Group Rights = Elite Privileges

The Western Standard quotes an article on Michael Ignatieff’s new book True Patriot Love:

“America and Canada are both free nations,” Ignatieff writes. “But our freedom is different: There is no right to bear arms north of the 49th parallel and no capital punishment either; we believe in collective rights to language and land, and, in our rights culture, these can trump individual rights. Not so south of the border. Rights that are still being fought for south of the border — public health care, for example — have been ours for a generation. These differences are major and George Grant’s conclusion that they were minor misunderstood Canadian history and our enduringly different political tradition.”

The notion of ‘collective rights‘ is utter nonsense, but very popular with certain segments of both left and right. I just don’t see how any reasonable person could possibly think that groups have moral value in and of themselves. Individuals care about the groups they belong to, so groups have instrumental value. People also value cars and chairs, but we don’t feel compelled to grant these things rights. Sentience and agency surely have to be necessary conditions of rights-bearing. Collectives have neither.

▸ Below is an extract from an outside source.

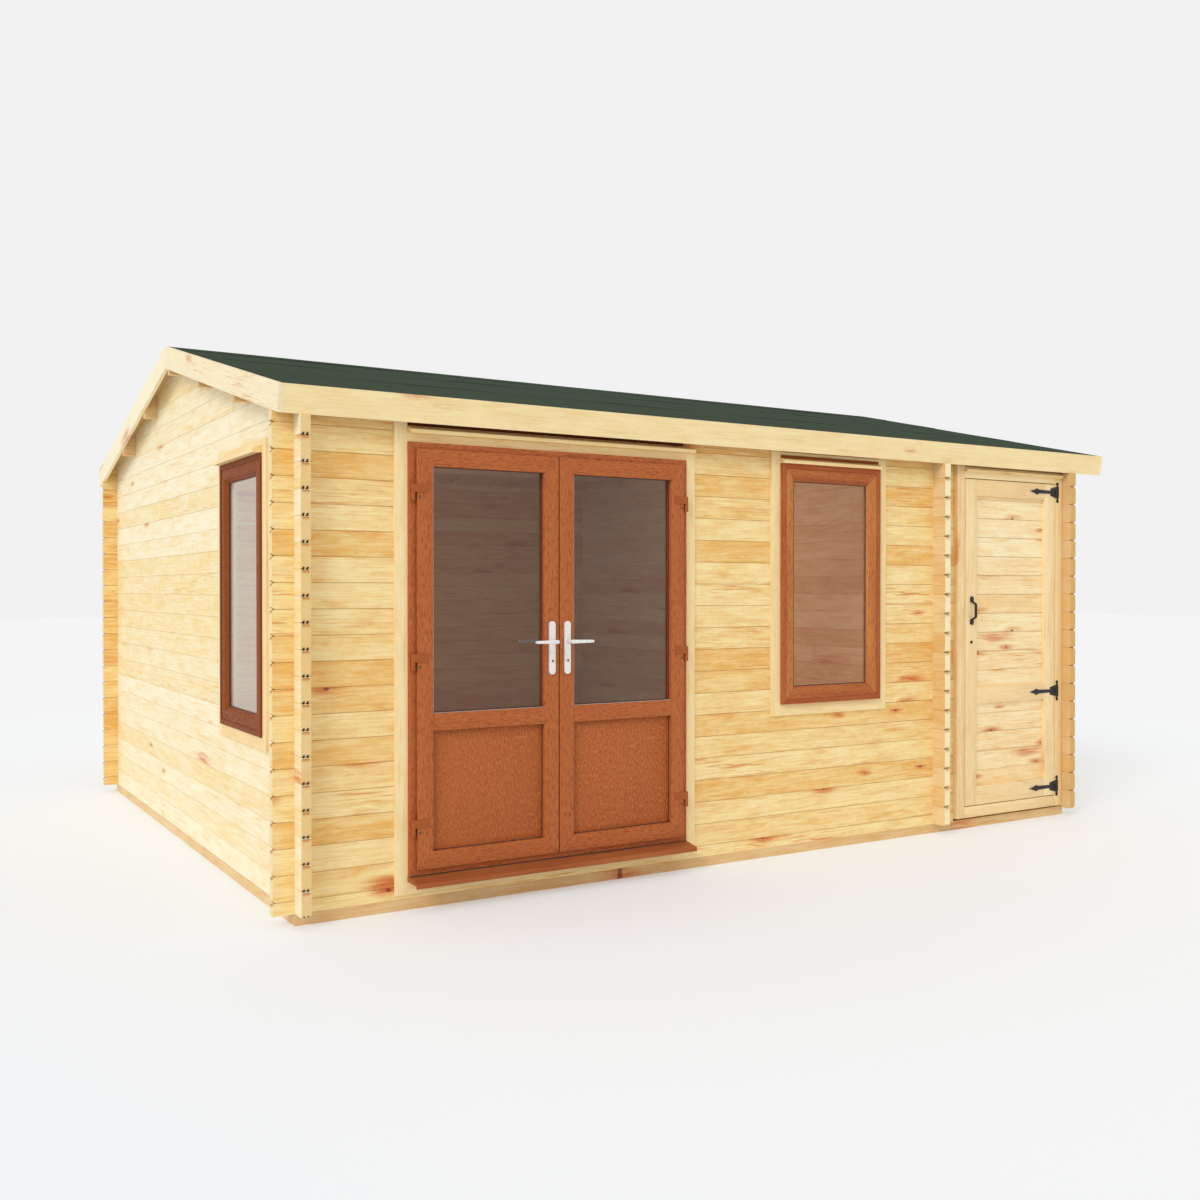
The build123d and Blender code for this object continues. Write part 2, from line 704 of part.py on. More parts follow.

Any group (linguistic, cultural, whatever) which can’t be sustained through the voluntary cooperation of individuals is a group which isn’t highly valued by individuals and not worth preserving. In any case, it just doesn’t make sense to grant rights to groups, since they don’t have the capacity to act in any meaningful way. Instead, special privileges are generally granted to those who claim to represent a group, sometimes giving them the power to coerce other members of the group.